Quote every line of the material beneath this one.

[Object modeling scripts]

— start —

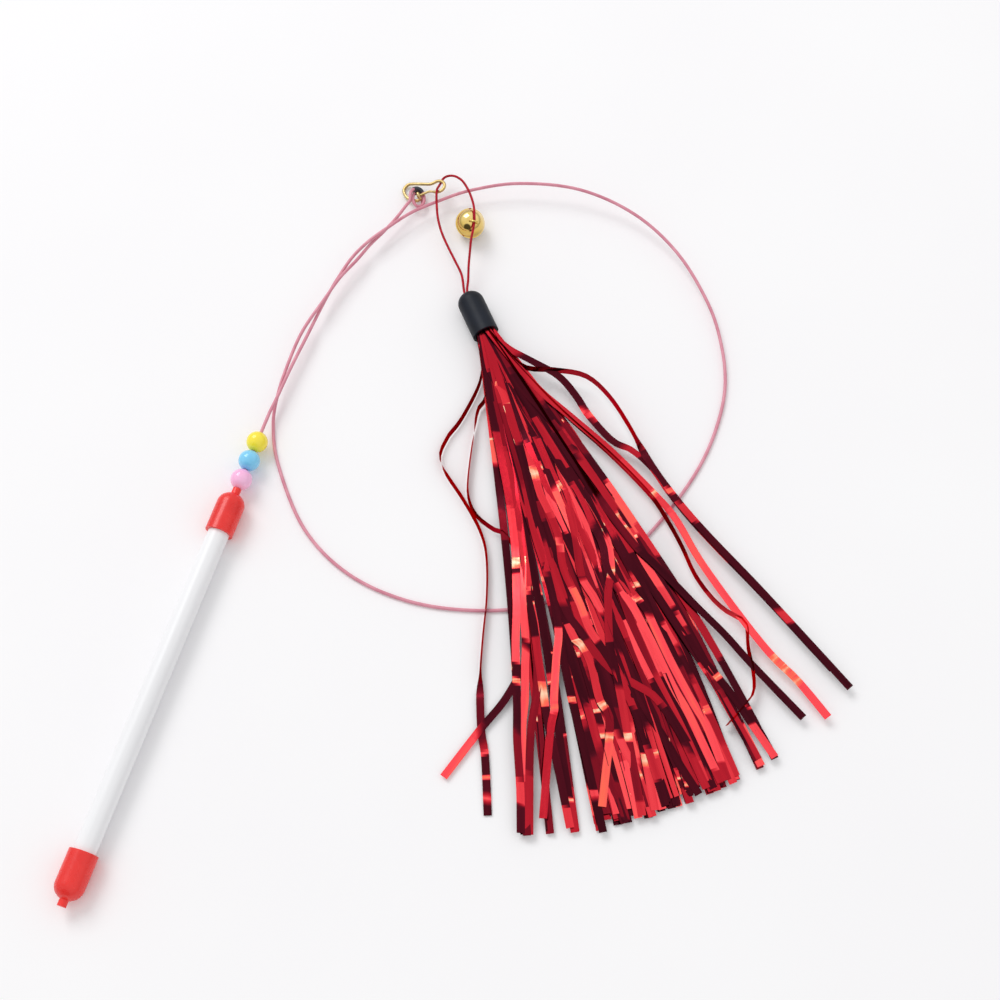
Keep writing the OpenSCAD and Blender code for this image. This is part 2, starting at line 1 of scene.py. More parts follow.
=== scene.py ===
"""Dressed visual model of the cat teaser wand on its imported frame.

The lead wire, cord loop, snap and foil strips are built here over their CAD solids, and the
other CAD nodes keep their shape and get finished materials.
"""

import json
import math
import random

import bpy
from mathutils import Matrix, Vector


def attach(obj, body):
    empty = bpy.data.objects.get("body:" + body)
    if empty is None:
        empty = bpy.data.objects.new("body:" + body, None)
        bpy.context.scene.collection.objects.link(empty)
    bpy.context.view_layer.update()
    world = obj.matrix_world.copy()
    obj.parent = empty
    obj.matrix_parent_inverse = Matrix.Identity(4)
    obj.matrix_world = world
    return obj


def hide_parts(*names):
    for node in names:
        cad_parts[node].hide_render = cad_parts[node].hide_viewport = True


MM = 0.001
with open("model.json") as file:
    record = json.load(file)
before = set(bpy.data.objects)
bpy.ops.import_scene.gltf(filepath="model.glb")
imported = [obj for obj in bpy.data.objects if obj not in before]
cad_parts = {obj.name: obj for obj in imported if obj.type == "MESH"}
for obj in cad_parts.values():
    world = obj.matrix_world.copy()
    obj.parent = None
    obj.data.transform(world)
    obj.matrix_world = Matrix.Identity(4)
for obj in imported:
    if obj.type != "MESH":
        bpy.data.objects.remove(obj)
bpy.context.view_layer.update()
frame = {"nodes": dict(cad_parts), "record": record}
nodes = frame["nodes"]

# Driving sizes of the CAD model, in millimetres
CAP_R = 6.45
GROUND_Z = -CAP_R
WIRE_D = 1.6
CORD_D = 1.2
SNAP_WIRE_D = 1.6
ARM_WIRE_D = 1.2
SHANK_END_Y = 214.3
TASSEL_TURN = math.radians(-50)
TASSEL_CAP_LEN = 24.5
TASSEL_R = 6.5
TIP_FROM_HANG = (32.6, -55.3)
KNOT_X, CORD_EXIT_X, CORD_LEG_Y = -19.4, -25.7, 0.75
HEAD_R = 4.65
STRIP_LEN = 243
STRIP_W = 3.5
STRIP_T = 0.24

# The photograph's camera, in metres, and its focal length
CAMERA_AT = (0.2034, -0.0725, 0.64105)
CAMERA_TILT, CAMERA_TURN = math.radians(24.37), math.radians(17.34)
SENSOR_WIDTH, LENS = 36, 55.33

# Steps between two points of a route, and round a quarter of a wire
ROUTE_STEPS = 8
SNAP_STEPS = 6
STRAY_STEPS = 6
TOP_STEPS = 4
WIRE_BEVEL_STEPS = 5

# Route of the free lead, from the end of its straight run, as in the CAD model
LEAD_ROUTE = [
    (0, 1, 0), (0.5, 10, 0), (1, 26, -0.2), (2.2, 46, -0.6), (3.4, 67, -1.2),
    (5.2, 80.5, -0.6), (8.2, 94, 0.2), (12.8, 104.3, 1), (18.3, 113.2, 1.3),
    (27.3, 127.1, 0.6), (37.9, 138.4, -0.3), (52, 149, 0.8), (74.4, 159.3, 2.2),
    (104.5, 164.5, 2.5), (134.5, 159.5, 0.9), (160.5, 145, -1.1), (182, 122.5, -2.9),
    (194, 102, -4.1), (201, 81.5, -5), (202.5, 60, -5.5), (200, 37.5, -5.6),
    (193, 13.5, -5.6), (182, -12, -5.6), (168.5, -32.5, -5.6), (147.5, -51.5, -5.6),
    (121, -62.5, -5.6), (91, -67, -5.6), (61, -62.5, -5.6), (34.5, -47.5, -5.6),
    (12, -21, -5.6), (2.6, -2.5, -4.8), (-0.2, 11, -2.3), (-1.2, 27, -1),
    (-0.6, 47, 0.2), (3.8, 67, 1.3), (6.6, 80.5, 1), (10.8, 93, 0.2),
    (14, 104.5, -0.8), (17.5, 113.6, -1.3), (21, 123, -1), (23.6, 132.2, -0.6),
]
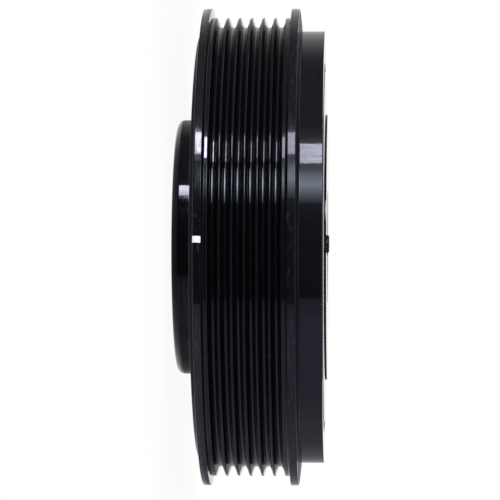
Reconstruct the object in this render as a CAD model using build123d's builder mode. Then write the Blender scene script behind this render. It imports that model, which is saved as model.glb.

— end —

The reply —
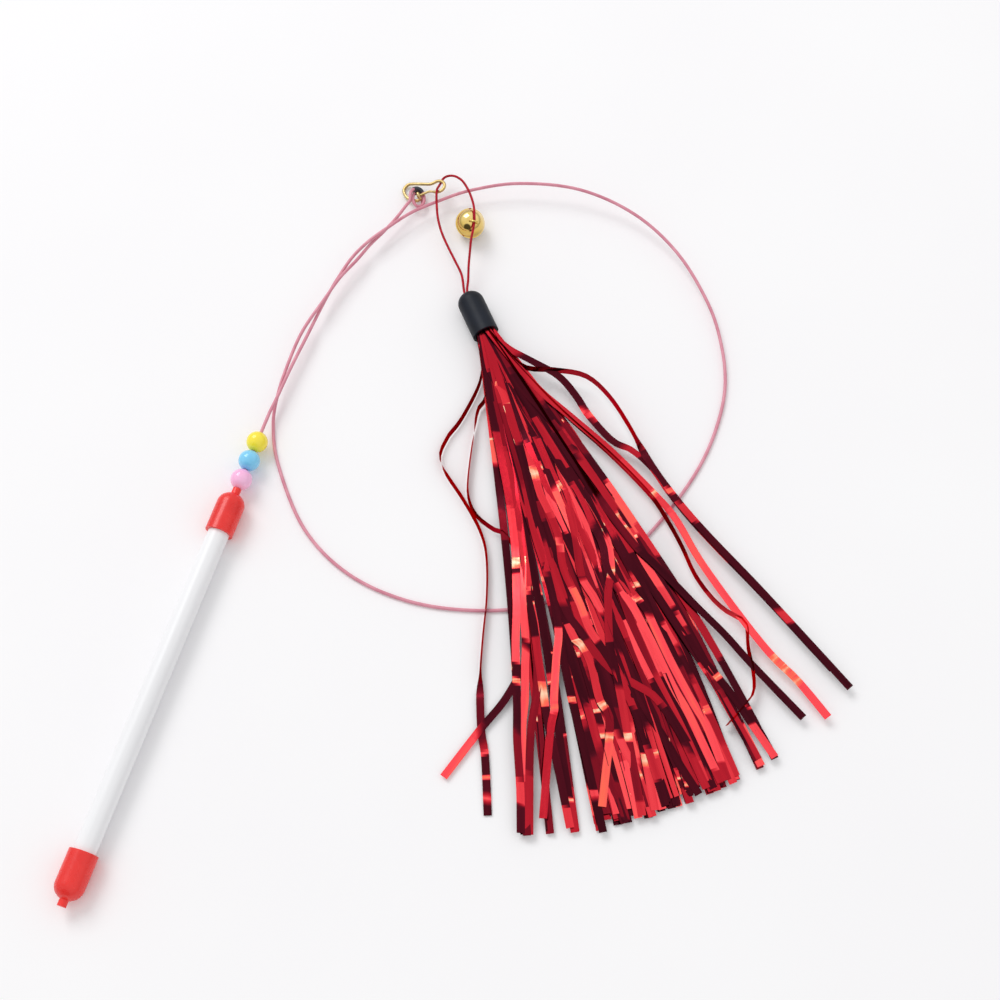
Keep writing the OpenSCAD and Blender code for this image. This is part 2, starting at line 1 of scene.py. More parts follow.
=== scene.py ===
"""Dressed visual model of the cat teaser wand on its imported frame.

The lead wire, cord loop, snap and foil strips are built here over their CAD solids, and the
other CAD nodes keep their shape and get finished materials.
"""

import json
import math
import random

import bpy
from mathutils import Matrix, Vector


def attach(obj, body):
    empty = bpy.data.objects.get("body:" + body)
    if empty is None:
        empty = bpy.data.objects.new("body:" + body, None)
        bpy.context.scene.collection.objects.link(empty)
    bpy.context.view_layer.update()
    world = obj.matrix_world.copy()
    obj.parent = empty
    obj.matrix_parent_inverse = Matrix.Identity(4)
    obj.matrix_world = world
    return obj


def hide_parts(*names):
    for node in names:
        cad_parts[node].hide_render = cad_parts[node].hide_viewport = True


MM = 0.001
with open("model.json") as file:
    record = json.load(file)
before = set(bpy.data.objects)
bpy.ops.import_scene.gltf(filepath="model.glb")
imported = [obj for obj in bpy.data.objects if obj not in before]
cad_parts = {obj.name: obj for obj in imported if obj.type == "MESH"}
for obj in cad_parts.values():
    world = obj.matrix_world.copy()
    obj.parent = None
    obj.data.transform(world)
    obj.matrix_world = Matrix.Identity(4)
for obj in imported:
    if obj.type != "MESH":
        bpy.data.objects.remove(obj)
bpy.context.view_layer.update()
frame = {"nodes": dict(cad_parts), "record": record}
nodes = frame["nodes"]

# Driving sizes of the CAD model, in millimetres
CAP_R = 6.45
GROUND_Z = -CAP_R
WIRE_D = 1.6
CORD_D = 1.2
SNAP_WIRE_D = 1.6
ARM_WIRE_D = 1.2
SHANK_END_Y = 214.3
TASSEL_TURN = math.radians(-50)
TASSEL_CAP_LEN = 24.5
TASSEL_R = 6.5
TIP_FROM_HANG = (32.6, -55.3)
KNOT_X, CORD_EXIT_X, CORD_LEG_Y = -19.4, -25.7, 0.75
HEAD_R = 4.65
STRIP_LEN = 243
STRIP_W = 3.5
STRIP_T = 0.24

# The photograph's camera, in metres, and its focal length
CAMERA_AT = (0.2034, -0.0725, 0.64105)
CAMERA_TILT, CAMERA_TURN = math.radians(24.37), math.radians(17.34)
SENSOR_WIDTH, LENS = 36, 55.33

# Steps between two points of a route, and round a quarter of a wire
ROUTE_STEPS = 8
SNAP_STEPS = 6
STRAY_STEPS = 6
TOP_STEPS = 4
WIRE_BEVEL_STEPS = 5

# Route of the free lead, from the end of its straight run, as in the CAD model
LEAD_ROUTE = [
    (0, 1, 0), (0.5, 10, 0), (1, 26, -0.2), (2.2, 46, -0.6), (3.4, 67, -1.2),
    (5.2, 80.5, -0.6), (8.2, 94, 0.2), (12.8, 104.3, 1), (18.3, 113.2, 1.3),
    (27.3, 127.1, 0.6), (37.9, 138.4, -0.3), (52, 149, 0.8), (74.4, 159.3, 2.2),
    (104.5, 164.5, 2.5), (134.5, 159.5, 0.9), (160.5, 145, -1.1), (182, 122.5, -2.9),
    (194, 102, -4.1), (201, 81.5, -5), (202.5, 60, -5.5), (200, 37.5, -5.6),
    (193, 13.5, -5.6), (182, -12, -5.6), (168.5, -32.5, -5.6), (147.5, -51.5, -5.6),
    (121, -62.5, -5.6), (91, -67, -5.6), (61, -62.5, -5.6), (34.5, -47.5, -5.6),
    (12, -21, -5.6), (2.6, -2.5, -4.8), (-0.2, 11, -2.3), (-1.2, 27, -1),
    (-0.6, 47, 0.2), (3.8, 67, 1.3), (6.6, 80.5, 1), (10.8, 93, 0.2),
    (14, 104.5, -0.8), (17.5, 113.6, -1.3), (21, 123, -1), (23.6, 132.2, -0.6),
]
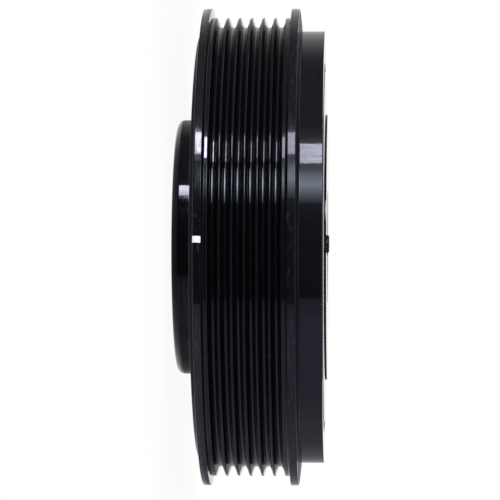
Reconstruct the object in this render as a CAD model using build123d's builder mode. Then write the Blender scene script behind this render. It imports that model, which is saved as model.glb.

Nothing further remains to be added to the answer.